# Digital Day/Night Dimming Thermostats on fleebay £25, any good?



## Beardie Owner (Apr 13, 2015)

Hi All

I'm looking to get a day/night dimming thermostat as in our flat temp can drop quite low, not at the moment but does in winter.

Have seen a few digital ones from China and Germany on fleebay for £25-35. Has anyone used or know of anyone that has used similar? Would of course be keeping my digital thermometers to ensure the correct temperature.

Thanks


----------



## PMA (Jul 10, 2012)

As it happens, I've just ordered this:

LCD Dimming Reptile Digital Day & Night Thermostat with Timmer Heat PID | eBay

I thought I had to give it a punt, at that price. I'm in the position of not having a rep yet, still setting up my enclosure so I can test it out without any concern for animal welfare. It looks almost identical to the Habistat digital thermostat if you ask me...


----------



## Beardie Owner (Apr 13, 2015)

PMA said:


> As it happens, I've just ordered this:
> 
> LCD Dimming Reptile Digital Day & Night Thermostat with Timmer Heat PID | eBay
> 
> I thought I had to give it a punt, at that price. I'm in the position of not having a rep yet, still setting up my enclosure so I can test it out without any concern for animal welfare. It looks almost identical to the Habistat digital thermostat if you ask me...


Thanks, that is the one I was looking at too. The only thing is it comes Australian plugs but don't see that being a huge issue!

I think as no one has come back with any bad reviews I too will give it a punt!


----------



## PMA (Jul 10, 2012)

Funnily enough, I emailed the seller before I bought it asking if they did a UK version. I ended up buying it before they replied, as its easy enough to get plug adapters. After the sale, the seller emailed me back saying 'don't worry - we see you're in the UK and will include relevant adapters for your country' haha!


----------



## indian cobra (Feb 1, 2014)

Beardie Owner said:


> Hi All
> 
> I'm looking to get a day/night dimming thermostat as in our flat temp can drop quite low, not at the moment but does in winter.
> 
> ...


Always have mixed feelings about cheap or cheaper electrical products. Half of me loves a bargain and the other half says pay the extra and get a Microclimate with a 5 year warranty.

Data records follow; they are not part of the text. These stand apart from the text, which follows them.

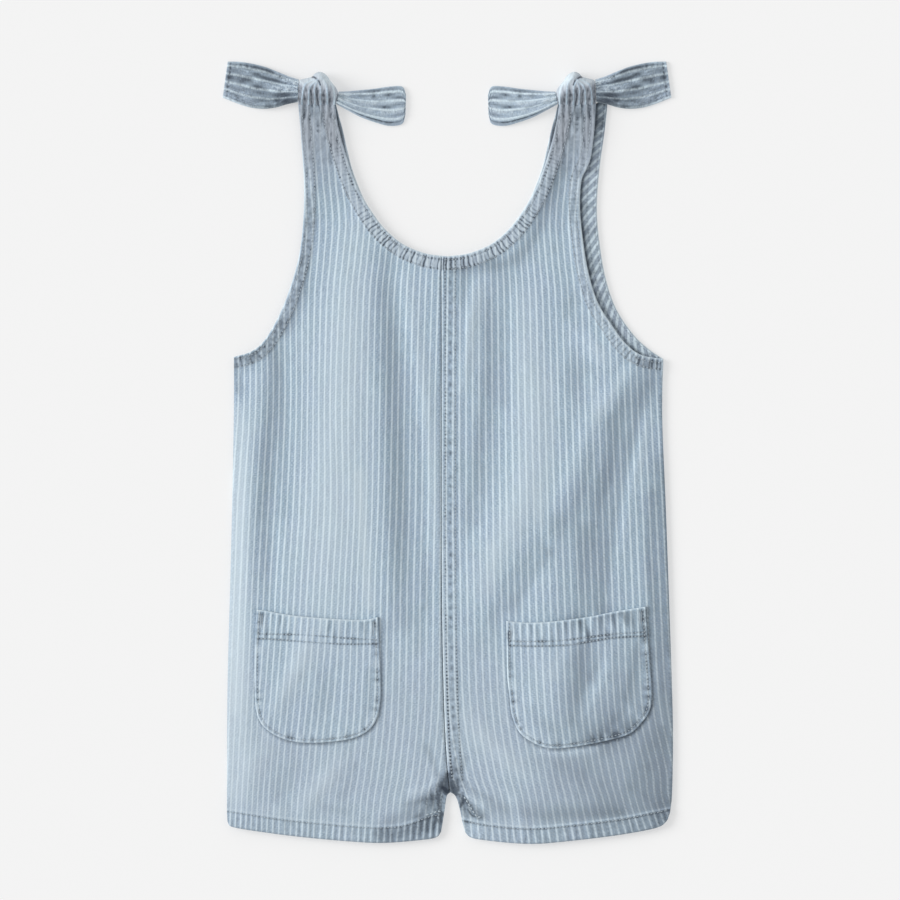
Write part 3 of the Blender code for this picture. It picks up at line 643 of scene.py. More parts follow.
def stripe_number(points, table):
    """Which stripe each point lies on, with its share of the way to the next one."""
    rows = smooth(table, COARSE_SHAPE)[::-1]
    places = np.stack([np.interp(points[:, 1], rows[:, 0], x) for x in rows.T[1:]], axis=1)
    towards = np.sign(table[0][2] - table[0][1])
    places, x = places * towards, points[:, 0] * towards
    step = np.clip((places[:, 1:-1] < x[:, None]).sum(axis=1), 0, places.shape[1] - 2)
    each = np.arange(len(points))
    start, end = places[each, step], places[each, step + 1]
    return STRIPE_STEP * (step + (x - start) / (end - start))


# ---------------------------------------------------------------- nets and shells


def thinned(points, cell):
    """The points without those that share a small square with an earlier one."""
    _, first = np.unique(np.round(points / cell).astype(int), axis=0, return_index=True)
    return points[np.sort(first)]


def apart_from(points, others, gap):
    """The points that lie further than a gap from every one of the others."""
    tree = kdtree.KDTree(len(others))
    for i, other in enumerate(others):
        tree.insert((*other, 0.0), i)
    tree.balance()
    return points[[tree.find((*point, 0.0))[2] > gap for point in points]]


def net(outline, grid, loose=()):
    """Triangles that fill an outline, through loose points and an even grid between them."""
    low, high = outline.min(axis=0), outline.max(axis=0)
    rows = np.arange(low[1], high[1], grid * ROW_SHARE)
    columns = np.arange(low[0], high[0], grid)
    even = [(x + grid / 2 * (i % 2), y) for i, y in enumerate(rows) for x in columns]
    if len(loose):
        loose = apart_from(thinned(loose, FINE / 2), outline, FINE / 3)
    drawn = np.vstack([outline, loose]) if len(loose) else outline
    even = apart_from(np.array(even), drawn, 0.6 * grid)
    points = [Vector(point) for point in np.vstack([drawn, even])]
    inside_only, same_point = 1, 0.02
    made = delaunay_2d_cdt(points, [], [list(range(len(outline)))], inside_only, same_point)
    points, faces = np.array(made[0]), np.array(made[2])
    used, faces = np.unique(faces, return_inverse=True)
    faces = faces.reshape(-1, 3)
    points = points[used]
    a, b, c = (points[faces[:, i]] for i in range(3))
    turn = (b[:, 0] - a[:, 0]) * (c[:, 1] - a[:, 1]) - (b[:, 1] - a[:, 1]) * (c[:, 0] - a[:, 0])
    faces[turn < 0] = faces[turn < 0][:, ::-1]
    return points, faces


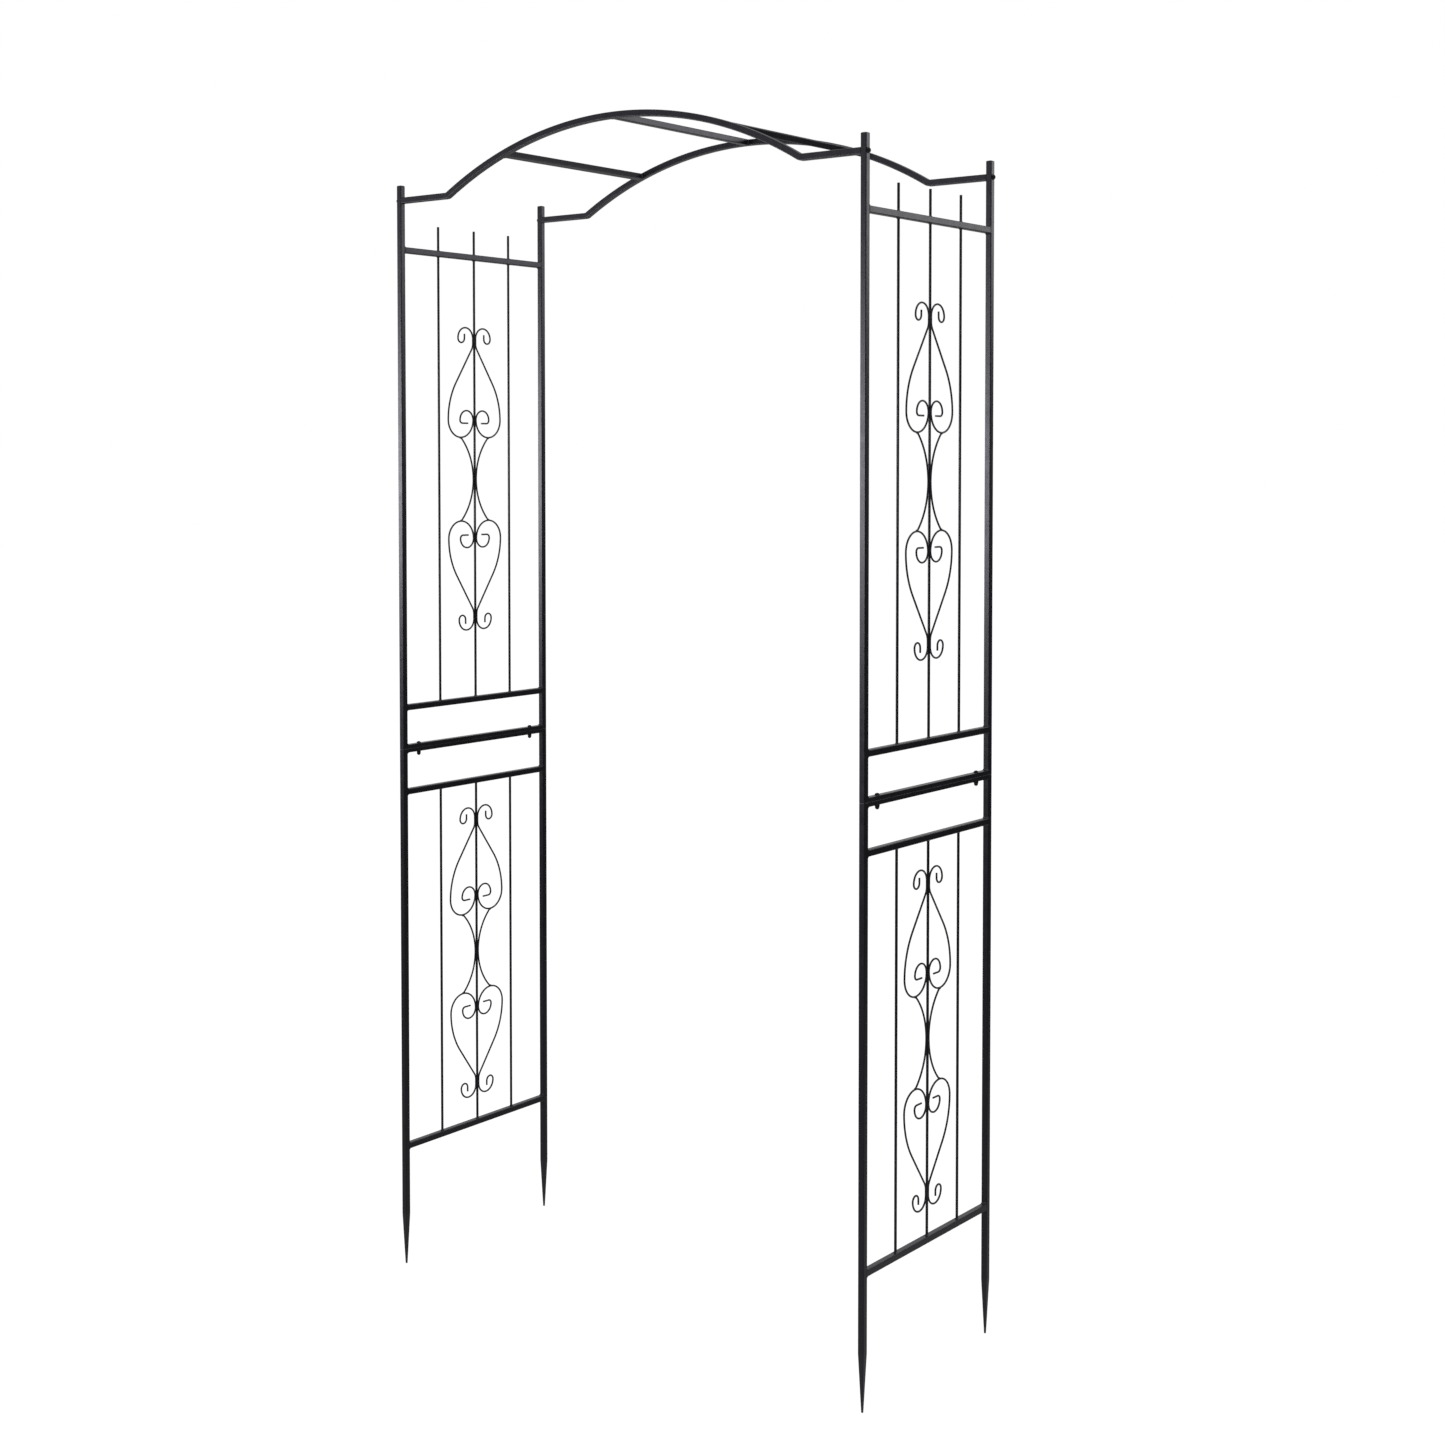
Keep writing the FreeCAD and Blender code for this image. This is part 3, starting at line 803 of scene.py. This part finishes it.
def make_rod_welds(side):
    """Fillets where the rods of one side meet the rails."""
    bm = bmesh.new()
    for level, below, above in ROD_RAILS:
        floor_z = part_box(f"{side}_{below}")[1].z
        above_low, above_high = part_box(f"{side}_{above}")
        for place in ROD_PLACES:
            centre = middle(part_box(f"{side}_{level}_rod_{place}"))
            heights = [(floor_z, 1), (above_low.z, -1)]
            if level == "upper":
                heights.append((above_high.z, 1))
            for z, direction in heights:
                rod_weld(bm, Vector((centre.x, centre.y, z)), direction)
    finish_piece(f"{side}_rod_welds", bm, "frame")


def rung_axis(place):
    """Middle of a rung, the bowed bars' outward normal there, and half the rung's length."""
    low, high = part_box(f"top_rung_{place}")
    centre = middle((low, high))
    bar_low, bar_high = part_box("front_bowed_bar")
    half = (bar_high.y - bar_low.y) / 2
    arc_centre = Vector((0, centre.y, bar_high.z - half - ARCH_RADIUS))
    return centre, (centre - arc_centre).normalized(), (high.y - low.y) / 2


def make_rung_welds():
    """Beads where the rungs meet the bowed bars."""
    bar_low, bar_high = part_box("front_bowed_bar")
    width = bar_high.y - bar_low.y
    bm = bmesh.new()
    for place in RUNG_PLACES:
        centre, normal, reach = rung_axis(place)
        tangent = THROUGH.cross(normal)
        for sign in (-1, 1):
            end = centre + THROUGH * (sign * reach)
            path = end_path(end, tangent, normal, width, width, TUBE_CORNER, tangent)
            closed_weld(bm, path, THROUGH * -sign, normal)
    finish_piece("rung_welds", bm, "frame")


def touch_zones(node, rod_centre, side):
    """Stretches of height where a scroll's wire touches the middle rod on one side."""
    heights = []
    for vertex in frame["nodes"][node].data.vertices:
        off = vertex.co - rod_centre
        if abs(off.x) < TOUCH_ACROSS and abs(side * off.y - ROD_RADIUS) < TOUCH_DEPTH:
            heights.append(vertex.co.z)
    heights.sort()
    zones = []
    for z in heights:
        if zones and z - zones[-1][1] < TOUCH_GAP:
            zones[-1][1] = z
        else:
            zones.append([z, z])
    return zones


def make_scroll_welds(side):
    """Spots where the scrolls touch the middle rods, and where the links meet the hearts."""
    bm = bmesh.new()
    grip = ROD_RADIUS + WIRE_RADIUS
    shortest, longest = GRIP_SPOT_LENGTHS
    aside, away = GRIP_SPOT_PLACE
    for level in LEVELS:
        rod_centre = middle(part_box(f"{side}_{level}_rod_mid"))
        for shape in ("upright", "inverted", "links"):
            node = f"{side}_{level}_scroll_{shape}"
            for y_side in (-1, 1):
                for low_z, high_z in touch_zones(node, rod_centre, y_side):
                    half_length = min(longest, max(shortest, (high_z - low_z) / 2.6))
                    for x_side in (-1, 1):
                        spot = Vector((x_side * aside, y_side * away, 0))
                        spot += Vector((rod_centre.x, rod_centre.y, (low_z + high_z) / 2))
                        lump(bm, spot, (*GRIP_SPOT, half_length))
        for shape, end_index, sign in (("upright", 0, 1), ("inverted", 1, -1)):
            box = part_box(f"{side}_{level}_scroll_{shape}")
            reach = (box[1].y - WIRE_RADIUS + grip) / 2
            z = box[end_index].z + sign * LINK_SPOT_DROP
            for y_side in (-1, 1):
                lump(bm, Vector((rod_centre.x, y_side * reach, z)), LINK_SPOT)
    finish_piece(f"{side}_scroll_welds", bm, "scroll")


# --------------------------------------------------------------------------------------- stage

def make_floor():
    """Wide pale floor at the level of the stake tips."""
    bm = bmesh.new()
    count = 64
    rings = []
    for radius in FLOOR_RADII:
        rings.append(round_ring(bm, Vector((0, 0, 0)), ACROSS, THROUGH, radius, count))
    bm.faces.new(rings[0])
    for inner, outer in zip(rings, rings[1:]):
        for k in range(count):
            bm.faces.new((inner[k], outer[k], outer[(k + 1) % count], inner[(k + 1) % count]))
    mesh = bpy.data.meshes.new("studio_floor")
    bm.to_mesh(mesh)
    bm.free()
    material, tree, shader, place = new_material("pale_floor")
    shade = spread(tree, noise_field(tree, place, FLOOR_SHADE, 3.0), 0.0, 1.0)
    colour = blend_colours(tree, shade, FLOOR_DARK, FLOOR_LIGHT)
    tree.links.new(colour, shader.inputs["Base Color"])
    shader.inputs["Roughness"].default_value = 0.9
    shader.inputs["Emission Color"].default_value = (1, 1, 1, 1)
    shader.inputs["Emission Strength"].default_value = FLOOR_GLOW
    mesh.materials.append(material)
    floor = bpy.data.objects.new("studio_floor", mesh)
    floor.visible_glossy = False
    floor.visible_diffuse = False
    bpy.context.scene.collection.objects.link(floor)


def add_softbox(name, place, target, width, height, brightness):
    """Rectangular soft light that faces a point. Brightness is its surface radiance."""
    data = bpy.data.lights.new(name, "AREA")
    data.shape = "RECTANGLE"
    data.size = width
    data.size_y = height
    data.energy = brightness * math.pi * width * height
    light = bpy.data.objects.new(name, data)
    light.location = place
    light.rotation_euler = (Vector(target) - Vector(place)).to_track_quat("-Z", "Y").to_euler()
    light.visible_camera = False
    bpy.context.scene.collection.objects.link(light)


def make_lights():
    for softbox in SOFTBOXES:
        add_softbox(*softbox)


def make_world():
    """White backdrop to the eye; for light, dim above, darker just below the horizon, and pale
    again further down, as a studio floor would be."""
    world = bpy.data.worlds.new("studio_world")
    bpy.context.scene.world = world
    world.use_nodes = True
    tree = world.node_tree
    tree.nodes.clear()
    output = tree.nodes.new("ShaderNodeOutputWorld")
    backdrop = tree.nodes.new("ShaderNodeBackground")
    backdrop.inputs["Color"].default_value = (1, 1, 1, 1)
    fill = tree.nodes.new("ShaderNodeBackground")
    direction = tree.nodes.new("ShaderNodeTexCoord").outputs["Generated"]
    split = tree.nodes.new("ShaderNodeSeparateXYZ")
    tree.links.new(direction, split.inputs[0])
    height = spread(tree, split.outputs["Z"], 0.0, 1.0, -1.0, 1.0)
    ramp = tree.nodes.new("ShaderNodeValToRGB")
    stops = ramp.color_ramp.elements
    while len(stops) < len(WORLD_LEVELS):
        stops.new(0.5)
    for stop, (position, level) in zip(stops, WORLD_LEVELS):
        stop.position = position
        stop.color = (level, level, level, 1)
    tree.links.new(height, ramp.inputs[0])
    tree.links.new(ramp.outputs[0], fill.inputs["Color"])
    seen = tree.nodes.new("ShaderNodeLightPath").outputs["Is Camera Ray"]
    mix = tree.nodes.new("ShaderNodeMixShader")
    tree.links.new(seen, mix.inputs[0])
    tree.links.new(fill.outputs[0], mix.inputs[1])
    tree.links.new(backdrop.outputs[0], mix.inputs[2])
    tree.links.new(mix.outputs[0], output.inputs[0])


def make_camera():
    data = bpy.data.cameras.new("studio_camera")
    data.sensor_width = 36
    data.lens = CAMERA_LENS
    data.shift_y = CAMERA_SHIFT_UP
    camera = bpy.data.objects.new("studio_camera", data)
    camera.location = CAMERA_PLACE
    camera.rotation_euler = (math.radians(CAMERA_PITCH), 0, math.radians(CAMERA_HEADING))
    bpy.context.scene.collection.objects.link(camera)
    bpy.context.scene.camera = camera


make_camera()
bpy.context.scene.view_settings.view_transform = "Standard"

for subpart in frame["record"]["subparts"]:
    cad_node = frame["nodes"][subpart["node"]]
    cad_node.data.materials.clear()
    cad_node.data.materials.append(MATERIALS[subpart["material_slot"]])

for post in POSTS:
    make_lower_post(post)
    make_upper_post(post)
make_post_caps()
for side_name in SIDES:
    for level_name in LEVELS:
        for rod_place in ROD_PLACES:
            make_rod(f"{side_name}_{level_name}_rod_{rod_place}")
    make_rail_welds(side_name)
    make_rod_welds(side_name)
    make_scroll_welds(side_name)
make_bowed_bar("front_bowed_bar")
make_bowed_bar("back_bowed_bar")
make_rung_welds()
make_arch_screws()
make_joint_screws()
make_cap_nuts()
make_floor()
make_lights()
make_world()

It would be really interesting if you keep your thread updated with a review and whether it stands the test of time.


----------



## Beardie Owner (Apr 13, 2015)

PMA said:


> Funnily enough, I emailed the seller before I bought it asking if they did a UK version. I ended up buying it before they replied, as its easy enough to get plug adapters. After the sale, the seller emailed me back saying 'don't worry - we see you're in the UK and will include relevant adapters for your country' haha!


That is good. Now going to pick new viv up at weekend that has a dimming thermostat but not the night and day function, definitely want that for the winter as can get pretty chilly in the flat overnight!

As previous poster said would you let us know how you get on, I suppose as long as the temperature reading is accurate and maintained should be fine!


----------



## CloudForest (Nov 27, 2013)

I would not personally recomend any mains voltage equipment that is sold cheap from China - they use plastics which do not conform to UK/EU saftey standards, ie they are not self-extinguishing in the event of an electrical fault, and will burn your house down

Most electronics come from China, thats not the issue in itself, the issue is who oversee's the saftey and quality of the product, if its a British company, then its probably safe, otherwise...well just make sure you have high quality fire alarms and your escape route from the home planned out well


----------



## PMA (Jul 10, 2012)

Yeah I see your point, will have to see how it goes. My room is an insulated cabin away from the house so worst case scenario is losing that as well as my vinyl collection and all my work... I'll make sure it's on a surge protected sockets anyway, other than that not much you can do!


----------



## mudskipper (Jan 4, 2015)

I was looking at the swell thermostats they are cheep I will be looking for four of them, think CloudForest is correct about the cheap stuff it's just not worth the worry think i'l stick to the microclimate b1 They have a five year guarantee


----------



## MikeO233 (Sep 14, 2014)

Quite simply, would not touch that with a barge pole.

Just not worth the risk. 

Even if it doesn't burn the house down I doubt with the quality of the components used that the thermostat would give anything near an accurate temp reading and may result in inappropriate heat levels.

UK made units every time for me


----------